He sido un niño pequeño que, jugando en la playa, encontraba de tarde en tarde un guijarro más fino o una concha más bonita de lo normal. El océano de la verdad se extendía, inexplorado, delante de mí. (Isaac Newton).

El contrario que ahora, en la Cala Tarida de nuestra infancia nunca tuvimos que preocuparnos de medusas ni microalgas. De hecho, desconocíamos por completo su existencia. Hoy lo primero que hacemos al llegar a esta playa es asomamos desde el acantilado y otear en busca de los turquesas, los esmeraldas y las manchas atigradas que dibujan los fondos rocosos y la posidonia en contraste con la arena. Si el mar se encuentra en ese estado original y deslumbrante, pletórico de viveza y transparencia, con una intensidad semejante a la de Platges de Comte, nos fijamos a continuación si la bandera que ondea en lo alto del mástil de la caseta del socorrista es verde.

Cuando ambos factores son coincidentes, asentimos aliviados y descendemos hasta la arena. Algunos días, sin embargo, la bandera es blanca y la ilustra el dibujo de unas medusas de color lila, o la microalga ha emergido del fondo y exudado su maldición, tintando los colores vivos de la orilla con grises plúmbeos y marrones turbios. Entonces, damos media vuelta y nos marchamos a otro lugar.

En la Cala Tarida de hace treinta o cuarenta años nadie se detenía en lo alto del acantilado, salvo para admirar la belleza del paisaje y escudriñar los islotes del horizonte. Los niños descendíamos corriendo, sandalias y camisetas volaban en un santiamén y nos zambullíamos hasta que nos castañeteaban los dientes y los dedos se nos quedaban arrugados como pasas.

Un zapato viejo

No importaba si nuestras familias se apostaban en es Calonet, junto al chiringuito Ses Eufabies o en cualquier otra parte. Siempre acabábamos en el mismo sitio: el islote de sa Sabata, que era nuestro trampolín natural favorito. De lejos, desde la parte sur de la playa, el escollo parece adquirir la forma de un enorme zapato viejo; de ahí el topónimo. Así que cruzábamos a nado frente a los tres arenales separados por esos dos islotes encallados en la orilla que fragmentan la playa, hasta alcanzar nuestro objetivo.

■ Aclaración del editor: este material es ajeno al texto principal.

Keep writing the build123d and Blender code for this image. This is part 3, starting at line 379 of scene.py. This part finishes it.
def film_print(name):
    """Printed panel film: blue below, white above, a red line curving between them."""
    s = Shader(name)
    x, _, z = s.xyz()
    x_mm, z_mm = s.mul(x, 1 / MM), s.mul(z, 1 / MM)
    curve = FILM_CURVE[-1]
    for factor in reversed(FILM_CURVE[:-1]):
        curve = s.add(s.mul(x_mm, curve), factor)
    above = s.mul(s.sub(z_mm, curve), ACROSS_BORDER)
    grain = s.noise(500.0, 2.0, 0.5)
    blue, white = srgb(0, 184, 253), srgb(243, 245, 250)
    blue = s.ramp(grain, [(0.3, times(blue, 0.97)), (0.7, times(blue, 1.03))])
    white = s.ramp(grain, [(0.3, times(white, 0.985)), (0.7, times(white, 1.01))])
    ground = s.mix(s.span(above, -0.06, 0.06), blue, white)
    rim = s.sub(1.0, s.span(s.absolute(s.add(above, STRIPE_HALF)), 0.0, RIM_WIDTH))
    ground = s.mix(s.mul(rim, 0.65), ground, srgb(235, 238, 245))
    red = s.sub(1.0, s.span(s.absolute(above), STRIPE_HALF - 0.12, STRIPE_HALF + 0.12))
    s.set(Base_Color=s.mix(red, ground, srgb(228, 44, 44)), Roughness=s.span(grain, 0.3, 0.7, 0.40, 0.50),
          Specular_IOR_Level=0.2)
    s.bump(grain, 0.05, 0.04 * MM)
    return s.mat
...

Aunque lleváramos todo el verano disfrutando del mismo escenario, el ritual era siempre idéntico. Explorábamos la profundidad bajo la parte más elevada del islote, asegurándonos que era suficiente para arrojarnos desde lo alto. Normalmente había unos tres metros, aunque algunos años los temporales del invierno arrastraban tanta arena que había que encoger las piernas nada más tocar el agua para evitar golpear el fondo. Luego subíamos al islote por la parte baja, escalábamos, sorteábamos su superficie puntiaguda y, al llegar al borde, nos lanzábamos a grito pelado. Los más valientes lo hacían de cabeza. Entonces, aunque tiene una altura de tan solo unos cuatro o cinco metros, nos parecía mejor que un parque acuático.

A veces, cuando nos cansábamos de ascender y saltar, nadábamos hasta los varaderos de es Pujolets, que cierran la bahía por el norte, a nos tumbábamos en la cala inaccesible de arena que aguarda a su lado. Otras veces hacíamos pie para tomar aliento frente al rincón nudista situado en la esquina más próxima, aunque a suficiente distancia para que los bañistas no nos confundieran con mirones. Desde ahí, echábamos la vista atrás, hacia la orilla extensa, y admirábamos los riscos, las dunas y los montes cubiertos de pinos y sabinas, aún libres de hormigón, que envolvían la cala. Nadar hasta Sa Sabata siempre era una aventura.

El islote punto de encuentro

Los niños extranjeros, mucho más madrugadores que los ibicencos, no solían atreverse a nadar hasta sa Sabata. Sin embargo, a los pocos minutos de llegar los locales, automáticamente les imitaban. Había días en que el islote se convertía en un hervidero de niños, que se encontraban con otros compañeros del colegio y hacían amistades con los foráneos, aunque fuera comunicándose por señas.